Understanding Blockchain Security Models
Blockchain technology has revolutionized industries, offering enhanced security, transparency, and data integrity. Different blockchain security models implement unique features aimed at safeguarding data and mitigating risks. Here, we’ll explore and compare the most prominent blockchain security models: Proof of Work (PoW), Proof of Stake (PoS), Delegated Proof of Stake (DPoS), Practical Byzantine Fault Tolerance (PBFT), and more, detailing their mechanisms, advantages, and weaknesses.
Proof of Work (PoW)
Mechanism: PoW relies on computational power to validate transactions and create new blocks. Miners compete to solve complex mathematical puzzles, and the first to succeed adds the block to the chain.
Advantages:
- Increased Security: The requirement for extensive computational resources makes attacks costly and time-consuming (more than 51% of the network’s hash power would be needed).
- Decentralization: Miners operate at their discretion, promoting a distributed network.
Disadvantages:
- Energy Intensive: Mining consumes vast amounts of electricity, raising environmental concerns.
- Scalability Issues: Transaction speed can be slow, as seen with Bitcoin during peak usage periods.
Proof of Stake (PoS)
Mechanism: In PoS, validators are chosen to create new blocks based on the number of coins they hold and are willing to “stake” as collateral.
Advantages:
- Energy Efficient: PoS drastically reduces the energy footprint, eliminating the need for intensive computational work.
- Encourages Investment: Stakeholders benefit directly from network activity, incentivizing them to participate honestly for long-term rewards.
Disadvantages:
- Wealth Concentration: Those with significant stakes may gain disproportionate influence, potentially leading to centralization.
- Nothing at Stake Problem: Validators might validate multiple blockchain versions because the cost of doing so is negligible, leading to possible forks and instability.
Delegated Proof of Stake (DPoS)
Mechanism: DPoS introduces delegates or representatives elected by coin holders to validate transactions and maintain the blockchain, improving efficiency.
Advantages:
- High Throughput: Faster transaction confirmation times, accommodating higher volumes of transactions.
- Community Engagement: Stakeholders actively vote for delegates, enhancing community participation and governance.
Disadvantages:
- Centralization Risks: A small number of elected nodes might lead to centralization and dominance of certain actors.
- Delegate Collusion: Elected delegates could collude, compromising the integrity of the network.

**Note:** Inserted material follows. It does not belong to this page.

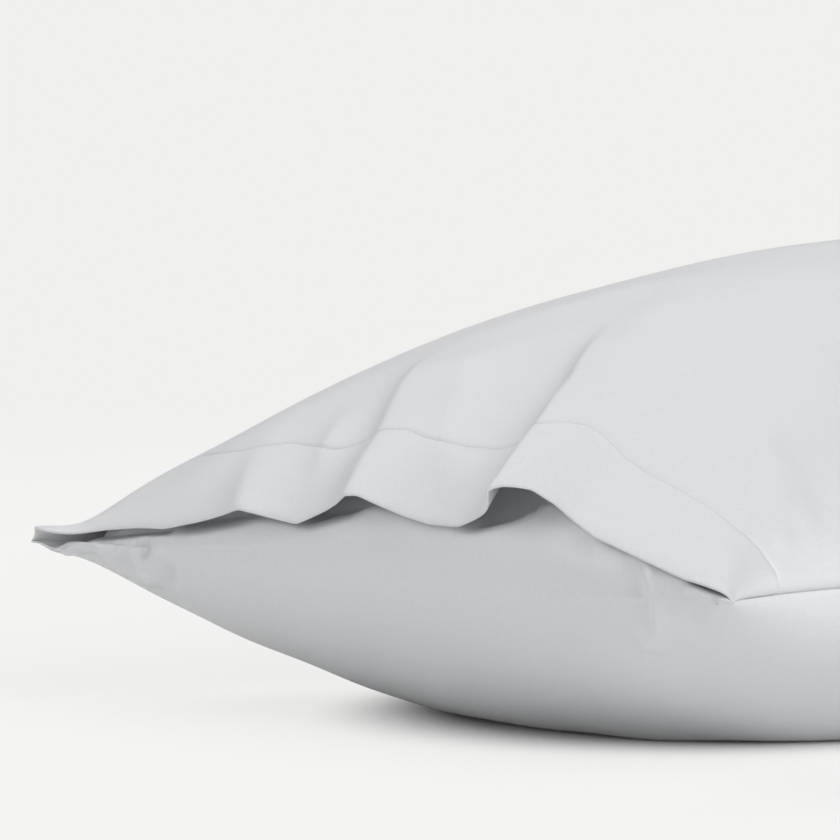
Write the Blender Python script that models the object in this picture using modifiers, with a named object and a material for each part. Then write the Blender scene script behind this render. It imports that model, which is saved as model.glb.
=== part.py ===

Practical Byzantine Fault Tolerance (PBFT)
Mechanism: PBFT addresses the Byzantine Generals Problem by requiring nodes to agree on the validity of transactions through consensus among a supermajority (usually over two-thirds).
Advantages:
- Fault Tolerance: Capable of functioning correctly even if some nodes act maliciously.
- Low Latency: Offers quick consensus and transaction finality.
Disadvantages:
- Scalability Challenges: Performance degrades as the number of nodes increases, limiting its practicality for large networks.
- Complex Implementation: The underlying protocols and mechanisms are more complex to implement than simpler models.
Hybrid Models
Hybrid blockchain architectures combine elements from multiple security models to enhance security, scalability, and efficiency. For instance, projects like Cardano utilize a hybrid approach, using PoS for transaction validation and an innovative governance model for community participation.
Advantages:
- Flexibility: Can adapt to varying needs and challenges, providing tailored solutions for different applications.
- Balanced Approach: By leveraging strengths and mitigating weaknesses across models, hybrid solutions can achieve optimized performance.
Disadvantages:
- Complexity: Hybrid solutions can involve intricate protocols, complicating the development and maintenance processes.
- Potential Conflicts: Integration of different mechanisms may lead to unforeseen interactions that could destabilize the system.
Comparative Summary of Blockchain Security Models
| Criteria | Proof of Work (PoW) | Proof of Stake (PoS) | Delegated Proof of Stake (DPoS) | Practical Byzantine Fault Tolerance (PBFT) | Hybrid Models |
|---|---|---|---|---|---|
| Energy Consumption | High | Low | Low | Moderate | Varies |
| Decentralization | High | Moderate | Low | Moderate | Depends on design |
| Security Level | Very High | High | High | Very High | Varies |
| Scalability | Low | High | High | Low | Depends on model |
| Transaction Speed | Slow | Fast | Very Fast | Fast | Varies |
| Governance | None | Stakeholder-driven | Delegate-driven | Community-driven approaches | Varies |
Conclusion
The security models of blockchain each bring unique attributes to the table, catering to diverse industry needs. As the landscape evolves, choosing the appropriate model becomes crucial for developers and businesses looking to leverage blockchain technology to ensure secure and transparent operations. Understanding the nuances of each model, including advantages and drawbacks, empowers stakeholders to make informed decisions that align with their operational goals while considering security, scalability, and energy efficiency.